Typically, if a mounted USB is pulled, the mounted filesystem will become unreadable and unwritable. The state of the filesystem on the USB may also be corrupt if there are unwritten dirty pages in ram. (A fsck might fix this, but there may also be data loss.)
When you plug a usb back in in this state, it will be mapped to a new device name, without the ability to reconnect the old mount. The only resolution here is to unmount the broken mount and remount from the new device name. (The old device name may disappear as soon as it is unmounted, making the name available for the next USB plugged in.)
However, since this is the root filesystem, you can't unmount it and remount it (since it is in use), so this becomes an unrecoverable situation. This is of course fatal, but not instantly.

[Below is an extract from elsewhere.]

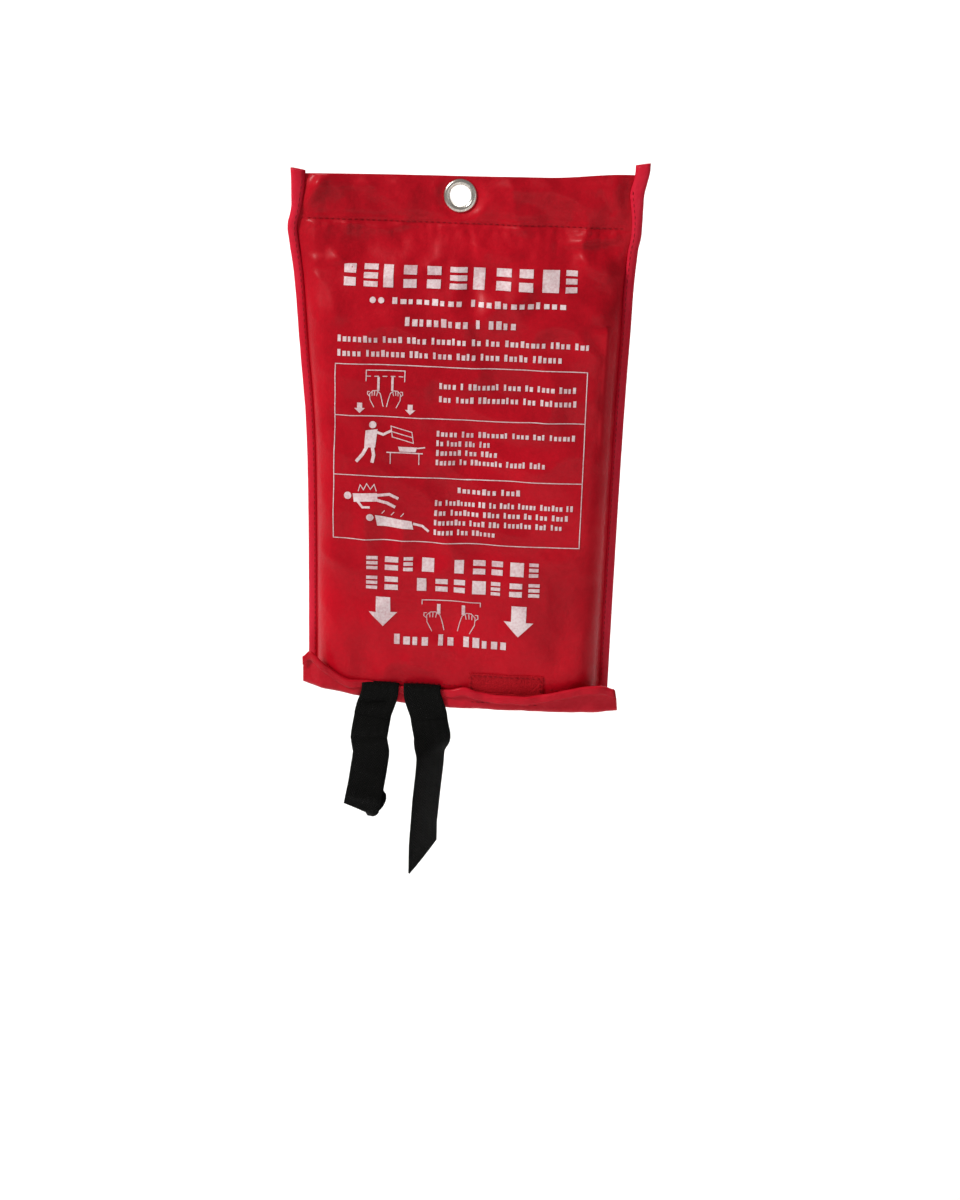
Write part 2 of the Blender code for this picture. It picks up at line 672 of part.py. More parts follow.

Things still cached in ram will still be readable for a while until their cached page is evicted and then it will also be unreadable.
You won't be able to run new programs (not already cached in memory) at all. Even the directory they were in becomes unreadable, so you'll get "Command not found" for almost everything.
Existing programs that need pages not in memory will likely crash and suddenly die without warning and possibly without visible error.
Some things (like possibly your shell) might never crash, as they are in memory and in use, but won't be able to do much as everything else will be broken.
If you are in a GUI, parts of the GUI may die as they discover missing pages they needed, including the terminal windows holding your shells, and they may just disappear when you try to type in the window, or the whole GUI may eventually crash, dropping you into a text terminal (which you won't be able to log in from since everything is broken).
Critical system services that have things open on the failed root mount will not function properly even if they don't crash, so things will get progressively worse.
If you happened to have a root shell open, you might be able to remount the recovered usb over top of the existing broken root mount, but likely this won't be allowed, and even if it is allowed, it won't fix programs running from the old mount that already half crashed, and some programs running with the old mount won't see the new mount and will still be stuck.
When your last remaining shell crashes (without any error or way to record the error), nothing will be able to replace it, so it may appear to just become unresponsive and seem lock up when it really just died silently.
This is an unrecoverable state that will get worse as you poke at it until everything crashes and you reboot.
You won't even be able to shut down or run the reboot command, as this triggers services to try to shut down cleanly (although it is too late for that).
The only sane recovery is to reboot. It will require a hard reboot, which if you are lucky can be done with the command reboot -f -f but likely that will be unavailable and you will have to do the equivalent manually by holding the power button until it turns off. (If you enabled sysreq keys, you can do the equivalent with AltSysRqb which will always work (if it is enabled).)